Average two-year rates in the UK reached 1.99 per cent. At the same time, US figures from the Freddie Mac suggest average rates were around 3 per cent.

Would Britons take US style mortgages?

Longer fixed rates mortgages in the UK do exist – with the likes of April Mortgages and Perenna offering them – but they are uncommon.

“For a bank to fund a longer duration fix, it will either charge a premium it views matching the internal funding risk, or have assets that match the maturity. This in part explains the prevalence of two, three and five-year fixed rates in the UK,” explains Peter Stimson, head of mortgages at UK lender MPowered.

When they are offered, they have not tended to be massively popular.

Chris Sykes, property finance specialist at MSP Financial Solutions, explains: “The flaw of these long terms rates is the premium charged on them. Often this premium is 1 per cent over a two or five-year fixed rates on the market, on a £350,000 mortgage that is £3,500 per year, or around £291 per month.

“That is a hard pill to swallow for many when they are having to stretch themselves just to get on the ladder.”

Sykes says there is a place in the market for these products, and he has some customers on them.
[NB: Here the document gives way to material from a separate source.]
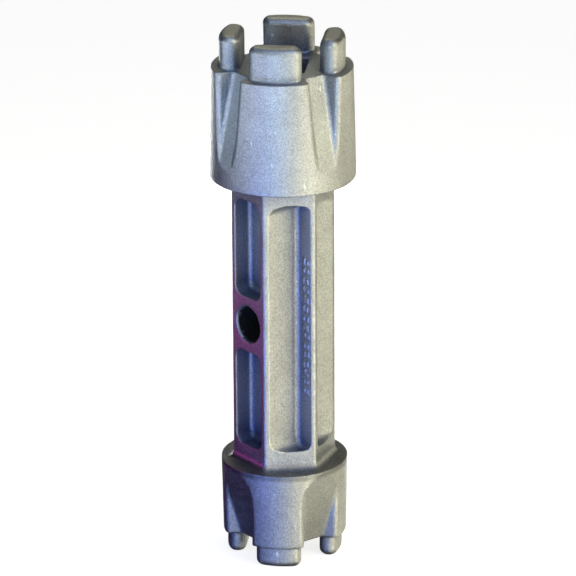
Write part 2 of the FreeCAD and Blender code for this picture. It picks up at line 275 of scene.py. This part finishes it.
skin = casting_skin()
roughen(skin)
metal = aluminium()
for name, node, low, high in (("small_head_skin", SMALL, None, SMALL_SEAM),
                              ("shank_skin", SHANK, SMALL_SEAM, LARGE_SEAM),
                              ("large_head_skin", LARGE, LARGE_SEAM, None)):
    piece = cut_piece(skin, name, low, high)
    piece.data.materials.append(metal)
    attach(piece, "root")
    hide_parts(node)
bpy.data.objects.remove(skin)


def stage_bowl():
    """The stage: a plain pale floor that curves up into a wall all round."""
    steps, bend_steps = 96, 12
    flat, bend, wall = 3.2, 1.2, 3.0        # radius of the floor, radius of its curve, height of the wall
    profile = [(flat * share, 0.0) for share in (0.02, 0.1, 0.3, 0.6, 1.0)]
    for step in range(1, bend_steps + 1):
        turn = math.pi / 2 * step / bend_steps
        profile.append((flat + bend * math.sin(turn), bend * (1 - math.cos(turn))))
    profile.append((flat + bend, wall))
    work = bmesh.new()
    centre = work.verts.new((0, 0, 0))
    around = [2 * math.pi * step / steps for step in range(steps)]
    rings = [[work.verts.new((radius * math.cos(turn), radius * math.sin(turn), height)) for turn in around]
             for radius, height in profile]
    for step in range(steps):
        after = (step + 1) % steps
        work.faces.new((centre, rings[0][step], rings[0][after]))
        for inner, outer in zip(rings, rings[1:]):
            work.faces.new((inner[step], outer[step], outer[after], inner[after]))
    for face in work.faces:
        face.smooth = True
    mesh = bpy.data.meshes.new("stage_floor")
    work.to_mesh(mesh)
    work.free()
    bowl = add_object("stage_floor", mesh)
    material = bpy.data.materials.new("pale_floor")
    material.use_nodes = True
    shader = material.node_tree.nodes["Principled BSDF"]
    shader.inputs["Base Color"].default_value = (0.4, 0.4, 0.4, 1)
    shader.inputs["Roughness"].default_value = 0.9
    shader.inputs["Specular IOR Level"].default_value = 0.0
    shader.inputs["Emission Color"].default_value = (1, 1, 1, 1)
    shader.inputs["Emission Strength"].default_value = 0.8
    mesh.materials.append(material)
    bowl.visible_glossy = False
    bowl.visible_shadow = False


stage_bowl()

# A ring of soft panels, close in and tinted: cream on the right, pale blue in front, and deep blue and
# violet on the left.
CAMERA_AZIMUTH = math.radians(52.5)
TOP_AIM = 100 * MM              # height at which the panels above are aimed; the others shine level
WHITE, CREAM = (1.0, 0.99, 0.98), (1.0, 0.96, 0.69)
SKY, DUSK, BLUE = (0.59, 0.81, 1.0), (0.42, 0.59, 1.0), (0.19, 0.30, 1.0)
VIOLET = (1.0, 0.08, 0.65)
# A kind of panel is its distance from the axis, its width and its height, in metres.
NEAR, FAR = (0.16, 0.07, 0.05), (0.25, 0.14, 0.12)
BEHIND, ABOVE = (0.30, 0.20, 0.07), (0.20, 0.25, 0.25)


def soft_light(name, azimuth, height, kind, tint, strength, spread=180):
    """A rectangle of even glow that faces the wrench's axis and that the camera doesn't see.

    The azimuth is counted in degrees from the camera's side and to the right. The strength is the panel's
    own brightness, whatever its size. The spread is the beam's, in degrees.
    """
    distance, width, tall = kind
    turn = CAMERA_AZIMUTH + math.radians(azimuth)
    place = Vector((distance * math.sin(turn), -distance * math.cos(turn), height))
    aim = Vector((0, 0, TOP_AIM if kind == ABOVE else height))
    data = bpy.data.lights.new(name, "AREA")
    data.shape = "RECTANGLE"
    data.size, data.size_y = width, tall
    data.spread = math.radians(spread)
    data.color = tint
    data.energy = math.pi * width * tall * strength
    lamp = bpy.data.objects.new(name, data)
    turned = (aim - place).to_track_quat("-Z", "Y").to_matrix().to_4x4()
    lamp.matrix_world = Matrix.Translation(place) @ turned
    lamp.visible_camera = False
    bpy.context.scene.collection.objects.link(lamp)


def light_the_ring():
    soft_light("left_violet", -95, 0.05, NEAR, VIOLET, 0.17, 40)
    soft_light("left_rim", -75, 0.13, NEAR, SKY, 0.56, 60)
    soft_light("left_upper", -50, 0.13, NEAR, WHITE, 0.58, 60)
    soft_light("left_blue", -35, 0.02, NEAR, BLUE, 9.0)
    soft_light("front", -10, 0.12, NEAR, SKY, 1.0, 60)
    soft_light("front_low", -8, -0.05, FAR, DUSK, 2.8)
    soft_light("front_warm", 15, -0.03, FAR, CREAM, 1.7)
    for height, strength in ((-0.02, 7.4), (0.22, 10.4)):
        soft_light("right_front", 45, height, FAR, CREAM, strength)
    for height, strength in ((-0.14, 1.2), (0.08, 2.2)):
        soft_light("right", 80, height, FAR, CREAM, strength)
    for height, strength in ((-0.14, 3.1), (0.10, 2.4)):
        soft_light("right_back", 120, height, FAR, CREAM, strength)
    soft_light("back", -165, 0.015, BEHIND, WHITE, 9.2)
    soft_light("back_low", 165, -0.07, BEHIND, WHITE, 7.0)
    soft_light("top_front", 0, 0.40, ABOVE, DUSK, 2.2)
    soft_light("top_back", 180, 0.40, ABOVE, CREAM, 1.25)


light_the_ring()


def set_camera():
    """The photograph's view: a long lens about 1.24 m away, looking down at 20 degrees, slightly rolled."""
    elevation, distance, roll = math.radians(20.331), 1.2356, math.radians(0.332)
    aim_right, aim_up = 1.157 * MM, 1.263 * MM      # aim, from the middle of the wrench
    back = Vector((math.sin(CAMERA_AZIMUTH) * math.cos(elevation),
                   -math.cos(CAMERA_AZIMUTH) * math.cos(elevation), math.sin(elevation)))
    right = Vector((math.cos(CAMERA_AZIMUTH), math.sin(CAMERA_AZIMUTH), 0))
    up = back.cross(right)
    rolled_right = right * math.cos(roll) - up * math.sin(roll)
    rolled_up = up * math.cos(roll) + right * math.sin(roll)
    middle = Vector((0, 0, 72 * MM))
    place = middle + back * distance
    aim = middle + rolled_right * aim_right + rolled_up * aim_up
    look_back = (place - aim).normalized()
    look_right = (rolled_right - look_back * rolled_right.dot(look_back)).normalized()
    look_up = look_back.cross(look_right)
    data = bpy.data.cameras.new("camera")
    data.lens = 295.4
    data.sensor_width = 36
    data.clip_start, data.clip_end = 0.05, 50
    camera = bpy.data.objects.new("camera", data)
    axes = Matrix((look_right, look_up, look_back)).transposed()
    camera.matrix_world = Matrix.Translation(place) @ axes.to_4x4()
    bpy.context.scene.collection.objects.link(camera)
    bpy.context.scene.camera = camera


set_camera()
bpy.context.scene.view_settings.view_transform = "Standard"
“Clients who took these back when the rate you could achieve on them was 2 or 3 per cent are now laughing. I just can’t see them being wildly popular until we are in a stable lower rate environment, or they came down in price,” he says.

Rachael Hunnisett, director of Mortgage Distribution at April Mortgages says she believes that longer fixes can “play an important role” in stopping some of the payment shocks seem in recent years.

She accepts that rates are higher than some of the shorter fixes on the market but argues “the value of certainty, avoiding repeated refinancing costs, and reducing exposure to rate spikes can mean they deliver better overall value.”

Asked which system is better Fratantoni says “there are trade offs to both systems.”

“But in a world where rates fluctuate quite a bit, the US consumer benefits from this 30-year fix. They have the protection but the opportunity to refinance,” he adds.